◆ Data:
* * * *
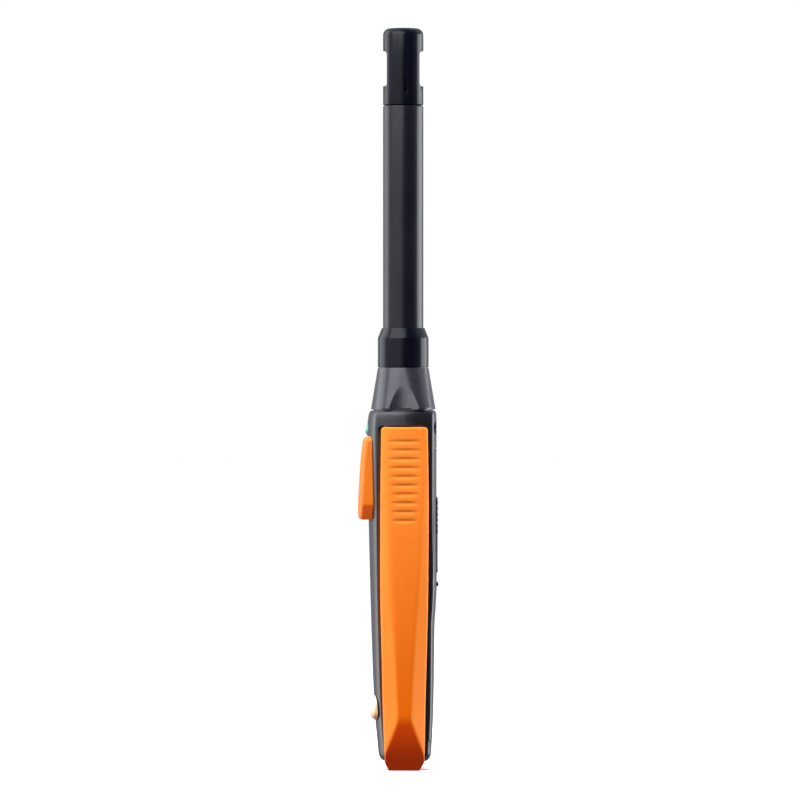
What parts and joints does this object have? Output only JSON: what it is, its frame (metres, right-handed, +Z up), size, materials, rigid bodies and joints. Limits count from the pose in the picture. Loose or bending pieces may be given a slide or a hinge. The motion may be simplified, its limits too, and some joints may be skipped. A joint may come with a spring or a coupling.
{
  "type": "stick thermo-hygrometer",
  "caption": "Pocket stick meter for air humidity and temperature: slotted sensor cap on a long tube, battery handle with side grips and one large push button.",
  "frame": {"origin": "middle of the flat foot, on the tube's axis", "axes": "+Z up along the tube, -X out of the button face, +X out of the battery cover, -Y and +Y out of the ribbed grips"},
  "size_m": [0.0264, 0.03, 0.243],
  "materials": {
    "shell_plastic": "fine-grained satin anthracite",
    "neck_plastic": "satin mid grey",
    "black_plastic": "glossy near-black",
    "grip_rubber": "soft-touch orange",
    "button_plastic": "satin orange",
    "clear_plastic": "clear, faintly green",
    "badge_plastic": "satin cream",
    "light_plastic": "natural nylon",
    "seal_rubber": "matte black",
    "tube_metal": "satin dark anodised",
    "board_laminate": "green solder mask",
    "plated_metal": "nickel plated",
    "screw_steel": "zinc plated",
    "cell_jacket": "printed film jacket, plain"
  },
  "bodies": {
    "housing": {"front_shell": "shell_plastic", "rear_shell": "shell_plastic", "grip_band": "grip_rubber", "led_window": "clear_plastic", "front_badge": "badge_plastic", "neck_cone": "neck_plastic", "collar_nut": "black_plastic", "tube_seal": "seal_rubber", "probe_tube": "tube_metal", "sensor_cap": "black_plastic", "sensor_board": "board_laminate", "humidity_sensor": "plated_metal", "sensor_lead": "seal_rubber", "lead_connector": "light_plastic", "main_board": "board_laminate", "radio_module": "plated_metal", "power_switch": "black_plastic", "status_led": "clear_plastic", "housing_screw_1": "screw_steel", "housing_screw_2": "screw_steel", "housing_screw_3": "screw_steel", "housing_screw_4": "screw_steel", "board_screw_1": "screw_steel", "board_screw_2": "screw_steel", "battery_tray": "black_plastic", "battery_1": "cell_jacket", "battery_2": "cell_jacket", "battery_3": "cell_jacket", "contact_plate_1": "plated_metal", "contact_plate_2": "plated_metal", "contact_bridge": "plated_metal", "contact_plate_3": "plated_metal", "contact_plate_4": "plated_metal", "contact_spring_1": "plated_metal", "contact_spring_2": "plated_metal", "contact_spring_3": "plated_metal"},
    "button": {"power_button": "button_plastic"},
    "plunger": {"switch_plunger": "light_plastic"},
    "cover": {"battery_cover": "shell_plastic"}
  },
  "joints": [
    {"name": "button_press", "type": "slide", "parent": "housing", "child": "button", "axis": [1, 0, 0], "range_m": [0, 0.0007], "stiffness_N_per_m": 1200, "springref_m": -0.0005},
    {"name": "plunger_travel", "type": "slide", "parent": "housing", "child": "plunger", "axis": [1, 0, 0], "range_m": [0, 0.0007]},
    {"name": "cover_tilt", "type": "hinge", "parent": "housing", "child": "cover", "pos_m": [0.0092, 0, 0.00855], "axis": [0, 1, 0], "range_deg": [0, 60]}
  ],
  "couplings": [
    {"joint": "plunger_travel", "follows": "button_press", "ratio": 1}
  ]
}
* * * *
Return each line of the data exactly as written above.

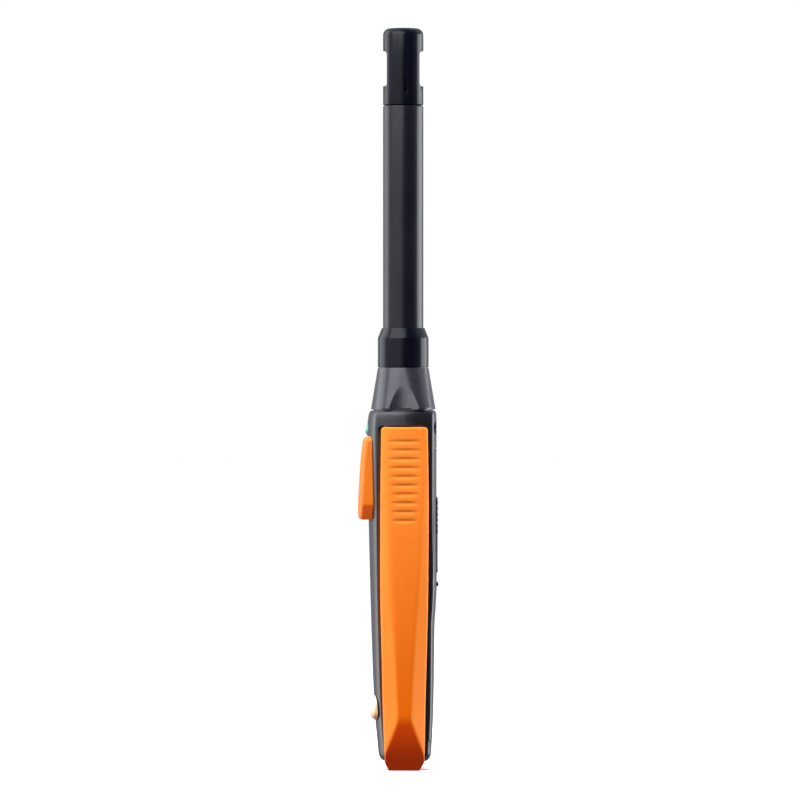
What parts and joints does this object have? Output only JSON: what it is, its frame (metres, right-handed, +Z up), size, materials, rigid bodies and joints. Limits count from the pose in the picture. Loose or bending pieces may be given a slide or a hinge. The motion may be simplified, its limits too, and some joints may be skipped. A joint may come with a spring or a coupling.
{
  "type": "stick thermo-hygrometer",
  "caption": "Pocket stick meter for air humidity and temperature: slotted sensor cap on a long tube, battery handle with side grips and one large push button.",
  "frame": {"origin": "middle of the flat foot, on the tube's axis", "axes": "+Z up along the tube, -X out of the button face, +X out of the battery cover, -Y and +Y out of the ribbed grips"},
  "size_m": [0.0264, 0.03, 0.243],
  "materials": {
    "shell_plastic": "fine-grained satin anthracite",
    "neck_plastic": "satin mid grey",
    "black_plastic": "glossy near-black",
    "grip_rubber": "soft-touch orange",
    "button_plastic": "satin orange",
    "clear_plastic": "clear, faintly green",
    "badge_plastic": "satin cream",
    "light_plastic": "natural nylon",
    "seal_rubber": "matte black",
    "tube_metal": "satin dark anodised",
    "board_laminate": "green solder mask",
    "plated_metal": "nickel plated",
    "screw_steel": "zinc plated",
    "cell_jacket": "printed film jacket, plain"
  },
  "bodies": {
    "housing": {"front_shell": "shell_plastic", "rear_shell": "shell_plastic", "grip_band": "grip_rubber", "led_window": "clear_plastic", "front_badge": "badge_plastic", "neck_cone": "neck_plastic", "collar_nut": "black_plastic", "tube_seal": "seal_rubber", "probe_tube": "tube_metal", "sensor_cap": "black_plastic", "sensor_board": "board_laminate", "humidity_sensor": "plated_metal", "sensor_lead": "seal_rubber", "lead_connector": "light_plastic", "main_board": "board_laminate", "radio_module": "plated_metal", "power_switch": "black_plastic", "status_led": "clear_plastic", "housing_screw_1": "screw_steel", "housing_screw_2": "screw_steel", "housing_screw_3": "screw_steel", "housing_screw_4": "screw_steel", "board_screw_1": "screw_steel", "board_screw_2": "screw_steel", "battery_tray": "black_plastic", "battery_1": "cell_jacket", "battery_2": "cell_jacket", "battery_3": "cell_jacket", "contact_plate_1": "plated_metal", "contact_plate_2": "plated_metal", "contact_bridge": "plated_metal", "contact_plate_3": "plated_metal", "contact_plate_4": "plated_metal", "contact_spring_1": "plated_metal", "contact_spring_2": "plated_metal", "contact_spring_3": "plated_metal"},
    "button": {"power_button": "button_plastic"},
    "plunger": {"switch_plunger": "light_plastic"},
    "cover": {"battery_cover": "shell_plastic"}
  },
  "joints": [
    {"name": "button_press", "type": "slide", "parent": "housing", "child": "button", "axis": [1, 0, 0], "range_m": [0, 0.0007], "stiffness_N_per_m": 1200, "springref_m": -0.0005},
    {"name": "plunger_travel", "type": "slide", "parent": "housing", "child": "plunger", "axis": [1, 0, 0], "range_m": [0, 0.0007]},
    {"name": "cover_tilt", "type": "hinge", "parent": "housing", "child": "cover", "pos_m": [0.0092, 0, 0.00855], "axis": [0, 1, 0], "range_deg": [0, 60]}
  ],
  "couplings": [
    {"joint": "plunger_travel", "follows": "button_press", "ratio": 1}
  ]
}